▸ INSTRUCTIONS TO FOLLOW: Take the lines from the one bearing "0.6, metalness: 0" to the one bearing "before = set(bpy.data.objects)", inclusive, and reproduce them exactly; include no other line.

┄┄┄┄┄┄

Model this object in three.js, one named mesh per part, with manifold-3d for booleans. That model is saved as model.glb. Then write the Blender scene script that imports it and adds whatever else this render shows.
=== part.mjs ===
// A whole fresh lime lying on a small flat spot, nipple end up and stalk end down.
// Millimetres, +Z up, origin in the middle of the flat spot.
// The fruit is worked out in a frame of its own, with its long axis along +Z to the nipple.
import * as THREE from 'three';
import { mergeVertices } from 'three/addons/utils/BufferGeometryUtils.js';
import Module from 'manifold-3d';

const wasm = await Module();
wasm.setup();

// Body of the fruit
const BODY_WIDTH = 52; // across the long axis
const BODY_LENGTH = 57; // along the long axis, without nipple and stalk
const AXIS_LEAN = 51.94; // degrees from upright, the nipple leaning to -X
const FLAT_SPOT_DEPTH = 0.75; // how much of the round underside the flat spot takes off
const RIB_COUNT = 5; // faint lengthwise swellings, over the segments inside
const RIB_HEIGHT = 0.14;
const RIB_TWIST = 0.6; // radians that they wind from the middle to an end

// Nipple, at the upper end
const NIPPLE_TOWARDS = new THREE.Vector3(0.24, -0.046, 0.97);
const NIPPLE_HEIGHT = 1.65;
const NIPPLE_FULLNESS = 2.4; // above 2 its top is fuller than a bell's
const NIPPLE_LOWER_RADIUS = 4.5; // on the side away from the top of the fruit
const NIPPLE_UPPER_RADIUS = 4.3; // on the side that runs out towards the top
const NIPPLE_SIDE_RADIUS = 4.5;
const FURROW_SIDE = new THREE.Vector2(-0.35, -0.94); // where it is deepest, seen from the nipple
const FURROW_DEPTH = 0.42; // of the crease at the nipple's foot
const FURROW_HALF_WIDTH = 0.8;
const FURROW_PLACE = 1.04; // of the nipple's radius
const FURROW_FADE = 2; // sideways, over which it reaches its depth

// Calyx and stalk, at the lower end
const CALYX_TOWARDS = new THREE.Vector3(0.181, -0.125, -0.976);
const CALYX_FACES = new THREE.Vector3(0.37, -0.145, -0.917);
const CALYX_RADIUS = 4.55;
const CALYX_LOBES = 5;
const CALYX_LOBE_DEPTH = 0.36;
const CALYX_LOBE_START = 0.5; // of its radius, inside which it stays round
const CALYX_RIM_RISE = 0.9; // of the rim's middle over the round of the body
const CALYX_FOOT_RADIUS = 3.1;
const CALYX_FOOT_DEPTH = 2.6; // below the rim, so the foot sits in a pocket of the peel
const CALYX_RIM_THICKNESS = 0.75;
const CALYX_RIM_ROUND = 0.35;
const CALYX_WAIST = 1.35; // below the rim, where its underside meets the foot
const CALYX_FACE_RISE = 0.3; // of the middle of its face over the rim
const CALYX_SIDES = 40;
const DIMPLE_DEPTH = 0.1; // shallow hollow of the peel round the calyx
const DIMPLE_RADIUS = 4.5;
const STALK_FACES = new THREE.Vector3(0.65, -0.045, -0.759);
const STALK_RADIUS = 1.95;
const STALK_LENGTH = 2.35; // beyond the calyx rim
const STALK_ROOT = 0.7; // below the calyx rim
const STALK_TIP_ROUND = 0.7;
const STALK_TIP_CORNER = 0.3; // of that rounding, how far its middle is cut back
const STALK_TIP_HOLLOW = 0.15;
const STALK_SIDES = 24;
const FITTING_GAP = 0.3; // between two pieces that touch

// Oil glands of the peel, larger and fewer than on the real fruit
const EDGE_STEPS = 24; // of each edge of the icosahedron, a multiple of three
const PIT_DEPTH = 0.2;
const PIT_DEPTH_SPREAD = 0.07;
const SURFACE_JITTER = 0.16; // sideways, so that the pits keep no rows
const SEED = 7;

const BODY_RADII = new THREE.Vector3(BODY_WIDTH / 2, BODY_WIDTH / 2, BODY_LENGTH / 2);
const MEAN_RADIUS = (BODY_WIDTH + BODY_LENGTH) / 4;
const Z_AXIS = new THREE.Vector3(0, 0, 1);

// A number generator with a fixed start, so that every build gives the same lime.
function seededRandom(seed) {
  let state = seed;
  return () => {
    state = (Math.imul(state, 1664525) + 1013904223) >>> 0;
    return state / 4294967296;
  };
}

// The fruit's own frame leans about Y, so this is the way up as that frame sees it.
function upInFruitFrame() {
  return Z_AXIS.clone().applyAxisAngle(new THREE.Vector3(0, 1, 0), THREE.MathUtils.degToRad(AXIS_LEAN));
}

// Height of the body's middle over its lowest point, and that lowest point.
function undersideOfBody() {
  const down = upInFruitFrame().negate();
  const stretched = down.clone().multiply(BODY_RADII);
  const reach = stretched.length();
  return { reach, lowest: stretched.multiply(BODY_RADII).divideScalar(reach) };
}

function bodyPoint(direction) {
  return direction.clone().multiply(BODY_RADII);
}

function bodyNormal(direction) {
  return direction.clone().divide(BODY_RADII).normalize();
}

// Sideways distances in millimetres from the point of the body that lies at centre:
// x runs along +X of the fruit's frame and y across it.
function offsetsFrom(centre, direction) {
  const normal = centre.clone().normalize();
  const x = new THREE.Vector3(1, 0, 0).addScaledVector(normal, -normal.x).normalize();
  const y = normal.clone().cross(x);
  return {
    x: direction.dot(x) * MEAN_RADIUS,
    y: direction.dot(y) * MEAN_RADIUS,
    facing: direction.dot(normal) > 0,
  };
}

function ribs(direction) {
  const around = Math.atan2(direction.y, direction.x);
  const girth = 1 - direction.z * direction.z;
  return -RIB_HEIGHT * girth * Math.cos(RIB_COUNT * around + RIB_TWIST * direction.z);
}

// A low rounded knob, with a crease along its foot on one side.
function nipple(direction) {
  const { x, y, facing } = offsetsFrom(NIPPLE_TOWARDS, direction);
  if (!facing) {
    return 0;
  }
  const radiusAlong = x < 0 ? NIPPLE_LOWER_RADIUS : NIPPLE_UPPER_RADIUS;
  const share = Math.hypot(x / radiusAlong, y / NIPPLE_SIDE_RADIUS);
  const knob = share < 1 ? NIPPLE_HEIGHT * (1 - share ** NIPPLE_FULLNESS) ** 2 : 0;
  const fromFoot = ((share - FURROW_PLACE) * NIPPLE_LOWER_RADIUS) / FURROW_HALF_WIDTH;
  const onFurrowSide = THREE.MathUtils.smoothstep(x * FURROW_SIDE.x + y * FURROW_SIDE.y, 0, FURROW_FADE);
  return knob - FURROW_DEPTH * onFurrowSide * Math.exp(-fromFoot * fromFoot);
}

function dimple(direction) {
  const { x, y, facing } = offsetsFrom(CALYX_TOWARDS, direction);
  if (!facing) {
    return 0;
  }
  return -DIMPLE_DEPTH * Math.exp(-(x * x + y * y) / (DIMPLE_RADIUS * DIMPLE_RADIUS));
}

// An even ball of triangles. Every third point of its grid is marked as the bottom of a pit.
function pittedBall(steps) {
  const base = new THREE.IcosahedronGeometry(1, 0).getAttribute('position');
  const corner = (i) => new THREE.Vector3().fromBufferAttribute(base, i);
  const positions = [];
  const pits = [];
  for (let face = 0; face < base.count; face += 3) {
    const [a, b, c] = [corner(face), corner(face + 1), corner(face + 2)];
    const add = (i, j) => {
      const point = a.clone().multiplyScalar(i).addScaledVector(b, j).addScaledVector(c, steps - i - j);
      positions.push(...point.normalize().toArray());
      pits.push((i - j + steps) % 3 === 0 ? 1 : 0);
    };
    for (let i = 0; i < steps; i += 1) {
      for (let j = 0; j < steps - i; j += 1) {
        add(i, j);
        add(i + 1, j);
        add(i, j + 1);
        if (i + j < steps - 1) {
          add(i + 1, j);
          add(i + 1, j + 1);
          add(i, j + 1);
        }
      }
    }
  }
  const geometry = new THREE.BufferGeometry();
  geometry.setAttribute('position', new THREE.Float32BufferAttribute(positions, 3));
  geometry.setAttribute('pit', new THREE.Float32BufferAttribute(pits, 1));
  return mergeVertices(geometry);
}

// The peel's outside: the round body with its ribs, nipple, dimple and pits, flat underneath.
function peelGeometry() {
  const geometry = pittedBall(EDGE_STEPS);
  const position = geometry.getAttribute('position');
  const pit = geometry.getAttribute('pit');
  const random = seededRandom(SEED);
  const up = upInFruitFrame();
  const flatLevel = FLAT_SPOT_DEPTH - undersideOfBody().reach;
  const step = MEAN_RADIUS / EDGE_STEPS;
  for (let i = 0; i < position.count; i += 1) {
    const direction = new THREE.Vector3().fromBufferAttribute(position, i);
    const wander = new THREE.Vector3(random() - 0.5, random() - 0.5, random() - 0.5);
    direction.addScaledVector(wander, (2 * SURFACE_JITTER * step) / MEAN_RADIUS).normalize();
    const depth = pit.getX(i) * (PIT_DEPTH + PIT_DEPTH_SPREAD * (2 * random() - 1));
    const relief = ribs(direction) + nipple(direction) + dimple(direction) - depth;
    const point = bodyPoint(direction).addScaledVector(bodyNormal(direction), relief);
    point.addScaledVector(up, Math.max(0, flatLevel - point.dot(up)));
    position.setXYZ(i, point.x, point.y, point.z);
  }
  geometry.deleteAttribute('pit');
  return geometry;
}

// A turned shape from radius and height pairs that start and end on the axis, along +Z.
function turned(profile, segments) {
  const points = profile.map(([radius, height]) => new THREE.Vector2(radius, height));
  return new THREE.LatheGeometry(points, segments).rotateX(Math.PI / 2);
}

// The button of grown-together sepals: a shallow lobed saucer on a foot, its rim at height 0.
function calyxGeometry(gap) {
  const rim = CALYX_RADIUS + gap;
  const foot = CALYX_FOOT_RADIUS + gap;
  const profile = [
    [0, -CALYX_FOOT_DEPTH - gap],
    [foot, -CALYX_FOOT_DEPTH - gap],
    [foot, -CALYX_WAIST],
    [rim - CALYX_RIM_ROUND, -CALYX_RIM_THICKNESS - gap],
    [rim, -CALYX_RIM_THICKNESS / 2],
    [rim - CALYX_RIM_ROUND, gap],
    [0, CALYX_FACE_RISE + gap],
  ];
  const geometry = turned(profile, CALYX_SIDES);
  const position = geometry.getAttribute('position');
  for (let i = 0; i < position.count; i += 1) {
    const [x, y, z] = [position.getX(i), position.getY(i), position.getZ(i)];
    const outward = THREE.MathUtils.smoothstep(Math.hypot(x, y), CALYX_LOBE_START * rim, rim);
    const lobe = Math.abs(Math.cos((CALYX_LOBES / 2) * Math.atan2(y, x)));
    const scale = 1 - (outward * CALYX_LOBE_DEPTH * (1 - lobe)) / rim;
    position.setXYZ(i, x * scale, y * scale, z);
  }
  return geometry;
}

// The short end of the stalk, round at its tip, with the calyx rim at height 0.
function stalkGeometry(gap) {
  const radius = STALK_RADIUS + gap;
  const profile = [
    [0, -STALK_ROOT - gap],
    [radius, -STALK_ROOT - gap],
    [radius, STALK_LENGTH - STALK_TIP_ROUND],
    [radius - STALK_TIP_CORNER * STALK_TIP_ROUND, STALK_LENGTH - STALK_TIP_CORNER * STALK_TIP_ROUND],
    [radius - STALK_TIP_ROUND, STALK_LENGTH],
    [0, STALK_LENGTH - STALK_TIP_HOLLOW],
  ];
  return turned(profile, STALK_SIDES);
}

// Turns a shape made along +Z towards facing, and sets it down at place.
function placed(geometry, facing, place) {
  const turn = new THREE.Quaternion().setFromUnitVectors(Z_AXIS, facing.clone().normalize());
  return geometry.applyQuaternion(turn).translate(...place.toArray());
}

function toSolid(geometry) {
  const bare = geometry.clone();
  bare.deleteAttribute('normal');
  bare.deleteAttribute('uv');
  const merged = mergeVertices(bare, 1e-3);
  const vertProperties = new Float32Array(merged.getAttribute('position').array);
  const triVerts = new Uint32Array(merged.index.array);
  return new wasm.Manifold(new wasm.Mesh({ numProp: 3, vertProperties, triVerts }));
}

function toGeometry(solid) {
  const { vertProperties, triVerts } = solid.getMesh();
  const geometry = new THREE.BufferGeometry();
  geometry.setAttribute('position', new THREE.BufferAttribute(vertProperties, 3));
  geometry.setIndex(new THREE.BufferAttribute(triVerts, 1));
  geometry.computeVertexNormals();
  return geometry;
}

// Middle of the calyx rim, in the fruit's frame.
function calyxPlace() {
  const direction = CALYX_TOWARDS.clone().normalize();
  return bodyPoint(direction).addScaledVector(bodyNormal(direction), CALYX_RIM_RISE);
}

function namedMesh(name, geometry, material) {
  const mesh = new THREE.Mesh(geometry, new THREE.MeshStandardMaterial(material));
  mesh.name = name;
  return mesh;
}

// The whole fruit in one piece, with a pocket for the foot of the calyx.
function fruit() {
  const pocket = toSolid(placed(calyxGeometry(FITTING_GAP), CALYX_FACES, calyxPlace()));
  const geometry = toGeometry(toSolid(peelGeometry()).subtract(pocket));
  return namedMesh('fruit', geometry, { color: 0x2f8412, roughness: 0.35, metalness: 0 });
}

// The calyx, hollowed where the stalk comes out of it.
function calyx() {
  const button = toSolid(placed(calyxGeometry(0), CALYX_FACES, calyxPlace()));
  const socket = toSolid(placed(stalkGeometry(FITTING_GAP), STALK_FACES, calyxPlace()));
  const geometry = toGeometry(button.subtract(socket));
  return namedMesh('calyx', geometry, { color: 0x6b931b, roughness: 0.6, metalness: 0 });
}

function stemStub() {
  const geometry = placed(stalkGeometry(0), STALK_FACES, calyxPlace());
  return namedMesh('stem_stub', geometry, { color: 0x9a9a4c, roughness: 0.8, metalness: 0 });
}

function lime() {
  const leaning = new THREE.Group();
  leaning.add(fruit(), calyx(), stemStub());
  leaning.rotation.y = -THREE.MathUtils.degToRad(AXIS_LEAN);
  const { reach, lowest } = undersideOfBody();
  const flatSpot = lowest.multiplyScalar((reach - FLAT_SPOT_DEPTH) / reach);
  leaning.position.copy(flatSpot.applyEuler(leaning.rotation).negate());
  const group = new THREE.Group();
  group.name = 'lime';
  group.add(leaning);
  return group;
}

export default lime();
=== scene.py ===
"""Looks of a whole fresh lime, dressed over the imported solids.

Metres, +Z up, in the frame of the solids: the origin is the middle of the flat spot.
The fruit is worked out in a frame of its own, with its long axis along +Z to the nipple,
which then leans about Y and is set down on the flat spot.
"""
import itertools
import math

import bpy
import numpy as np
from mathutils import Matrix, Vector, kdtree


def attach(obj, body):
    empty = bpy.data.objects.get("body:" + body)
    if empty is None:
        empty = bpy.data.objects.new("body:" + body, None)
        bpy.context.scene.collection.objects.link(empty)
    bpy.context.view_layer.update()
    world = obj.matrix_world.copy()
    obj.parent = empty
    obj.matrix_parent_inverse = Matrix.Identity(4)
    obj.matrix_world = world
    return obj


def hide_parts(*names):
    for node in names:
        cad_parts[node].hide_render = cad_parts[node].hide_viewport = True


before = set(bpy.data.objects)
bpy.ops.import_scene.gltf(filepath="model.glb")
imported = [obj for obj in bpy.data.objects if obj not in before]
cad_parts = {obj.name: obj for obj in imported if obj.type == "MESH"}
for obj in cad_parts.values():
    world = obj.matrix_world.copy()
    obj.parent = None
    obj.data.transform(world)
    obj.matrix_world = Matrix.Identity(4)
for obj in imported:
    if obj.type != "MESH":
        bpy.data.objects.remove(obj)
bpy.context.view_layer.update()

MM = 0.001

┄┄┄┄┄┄

▸ FULL RESPONSE:
  return namedMesh('calyx', geometry, { color: 0x6b931b, roughness: 0.6, metalness: 0 });
}

function stemStub() {
  const geometry = placed(stalkGeometry(0), STALK_FACES, calyxPlace());
  return namedMesh('stem_stub', geometry, { color: 0x9a9a4c, roughness: 0.8, metalness: 0 });
}

function lime() {
  const leaning = new THREE.Group();
  leaning.add(fruit(), calyx(), stemStub());
  leaning.rotation.y = -THREE.MathUtils.degToRad(AXIS_LEAN);
  const { reach, lowest } = undersideOfBody();
  const flatSpot = lowest.multiplyScalar((reach - FLAT_SPOT_DEPTH) / reach);
  leaning.position.copy(flatSpot.applyEuler(leaning.rotation).negate());
  const group = new THREE.Group();
  group.name = 'lime';
  group.add(leaning);
  return group;
}

export default lime();
=== scene.py ===
"""Looks of a whole fresh lime, dressed over the imported solids.

Metres, +Z up, in the frame of the solids: the origin is the middle of the flat spot.
The fruit is worked out in a frame of its own, with its long axis along +Z to the nipple,
which then leans about Y and is set down on the flat spot.
"""
import itertools
import math

import bpy
import numpy as np
from mathutils import Matrix, Vector, kdtree


def attach(obj, body):
    empty = bpy.data.objects.get("body:" + body)
    if empty is None:
        empty = bpy.data.objects.new("body:" + body, None)
        bpy.context.scene.collection.objects.link(empty)
    bpy.context.view_layer.update()
    world = obj.matrix_world.copy()
    obj.parent = empty
    obj.matrix_parent_inverse = Matrix.Identity(4)
    obj.matrix_world = world
    return obj


def hide_parts(*names):
    for node in names:
        cad_parts[node].hide_render = cad_parts[node].hide_viewport = True


before = set(bpy.data.objects)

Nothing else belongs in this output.